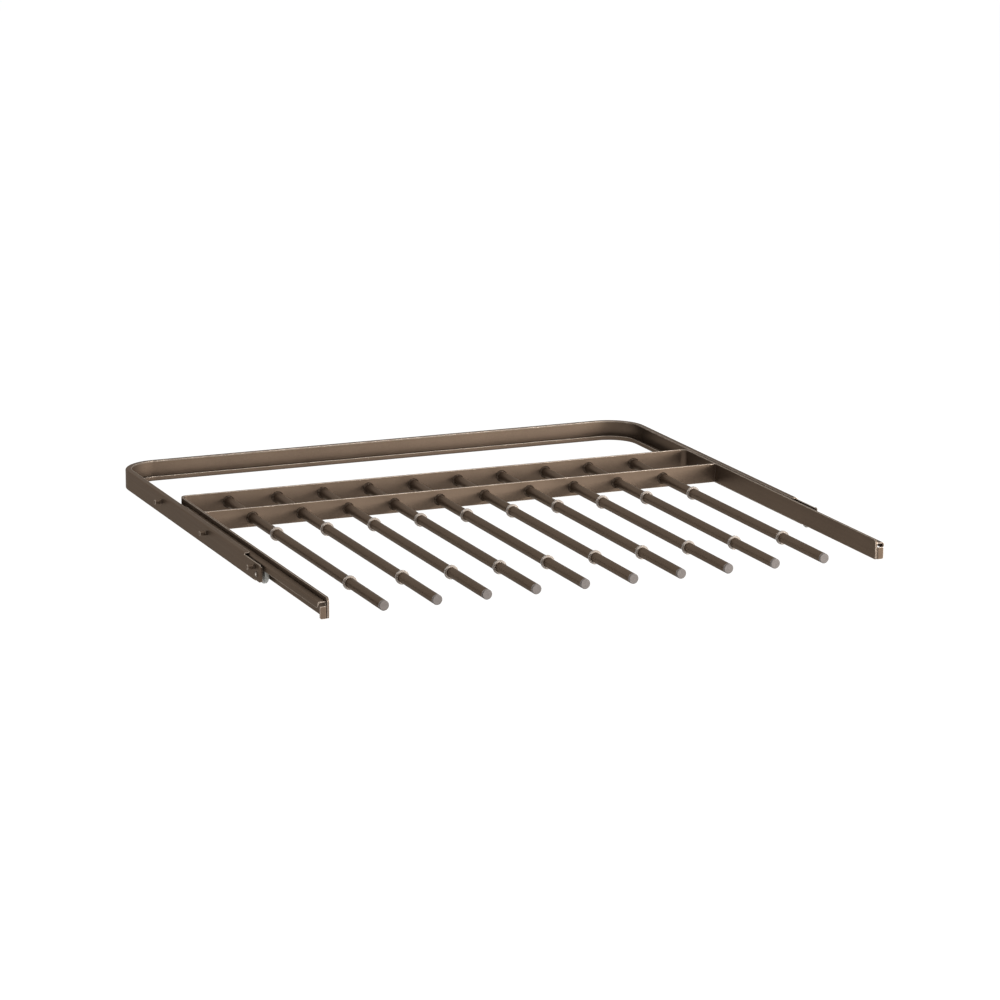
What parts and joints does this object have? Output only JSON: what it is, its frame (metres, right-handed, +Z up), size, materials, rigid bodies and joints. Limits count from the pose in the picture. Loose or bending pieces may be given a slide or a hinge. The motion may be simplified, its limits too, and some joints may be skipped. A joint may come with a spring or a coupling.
{
  "type": "pull out trouser rack",
  "caption": "Pull-out trouser rack: a sliding comb of cantilevered rods with stop rings runs on nylon rollers in a U-shaped channel frame with side bracket pins.",
  "frame": {"origin": "middle of the footprint as stored, the rack partly pulled out, at the level of the front rollers' lowest point", "axes": "+X to the right as seen from the front, +Y towards the closed back of the fixed frame, +Z up; the rack pulls out towards -Y"},
  "size_m": [0.614, 0.607, 0.0247],
  "materials": {
    "bronze_coat": "satin bronze-brown epoxy powder coat",
    "nylon": "natural grey nylon, turned",
    "rivet_steel": "plain steel rivet",
    "cap_plastic": "satin warm grey moulded plastic",
    "clear_ring": "clear soft plastic"
  },
  "bodies": {
    "fixed_frame": {"outer_frame": "bronze_coat", "bracket_pins_left": "bronze_coat", "bracket_pins_right": "bronze_coat", "front_axles": "rivet_steel"},
    "rack": {"inner_frame": "bronze_coat", "cross_bar": "bronze_coat", "slide_rail_left": "bronze_coat", "slide_rail_right": "bronze_coat", "rear_axles": "rivet_steel", "end_caps": "cap_plastic", "rod_01": "bronze_coat", "rod_02": "bronze_coat", "rod_03": "bronze_coat", "rod_04": "bronze_coat", "rod_05": "bronze_coat", "rod_06": "bronze_coat", "rod_07": "bronze_coat", "rod_08": "bronze_coat", "rod_09": "bronze_coat", "rod_10": "bronze_coat", "stop_rings_01": "clear_ring", "stop_rings_02": "clear_ring", "stop_rings_03": "clear_ring", "stop_rings_04": "clear_ring", "stop_rings_05": "clear_ring", "stop_rings_06": "clear_ring", "stop_rings_07": "clear_ring", "stop_rings_08": "clear_ring", "stop_rings_09": "clear_ring", "stop_rings_10": "clear_ring"},
    "roller_front_left": {"front_roller_left": "nylon"},
    "roller_front_right": {"front_roller_right": "nylon"},
    "roller_rear_left": {"rear_roller_left": "nylon"},
    "roller_rear_right": {"rear_roller_right": "nylon"}
  },
  "joints": [
    {"name": "rack_slide", "type": "slide", "parent": "fixed_frame", "child": "rack", "axis": [0, -1, 0], "range_m": [-0.145, 0.215]},
    {"name": "front_roller_left_spin", "type": "hinge", "parent": "fixed_frame", "child": "roller_front_left", "pos_m": [-0.2924, -0.1373, 0.0097], "axis": [1, 0, 0], "continuous": true},
    {"name": "front_roller_right_spin", "type": "hinge", "parent": "fixed_frame", "child": "roller_front_right", "pos_m": [0.2924, -0.1373, 0.0097], "axis": [1, 0, 0], "continuous": true},
    {"name": "rear_roller_left_spin", "type": "hinge", "parent": "rack", "child": "roller_rear_left", "pos_m": [-0.29415, 0.0965, 0.0117], "axis": [1, 0, 0], "continuous": true},
    {"name": "rear_roller_right_spin", "type": "hinge", "parent": "rack", "child": "roller_rear_right", "pos_m": [0.29415, 0.0965, 0.0117], "axis": [1, 0, 0], "continuous": true}
  ],
  "couplings": [
    {"joint": "front_roller_left_spin", "follows": "rack_slide", "rad_per_m": 103.09},
    {"joint": "front_roller_right_spin", "follows": "rack_slide", "rad_per_m": 103.09},
    {"joint": "rear_roller_left_spin", "follows": "rack_slide", "rad_per_m": 114.94},
    {"joint": "rear_roller_right_spin", "follows": "rack_slide", "rad_per_m": 114.94}
  ]
}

════════

» Given problem
Return each line of the listing that holds the string "materials".

» Expected output
What parts and joints does this object have? Output only JSON: what it is, its frame (metres, right-handed, +Z up), size, materials, rigid bodies and joints. Limits count from the pose in the picture. Loose or bending pieces may be given a slide or a hinge. The motion may be simplified, its limits too, and some joints may be skipped. A joint may come with a spring or a coupling.
  "materials": {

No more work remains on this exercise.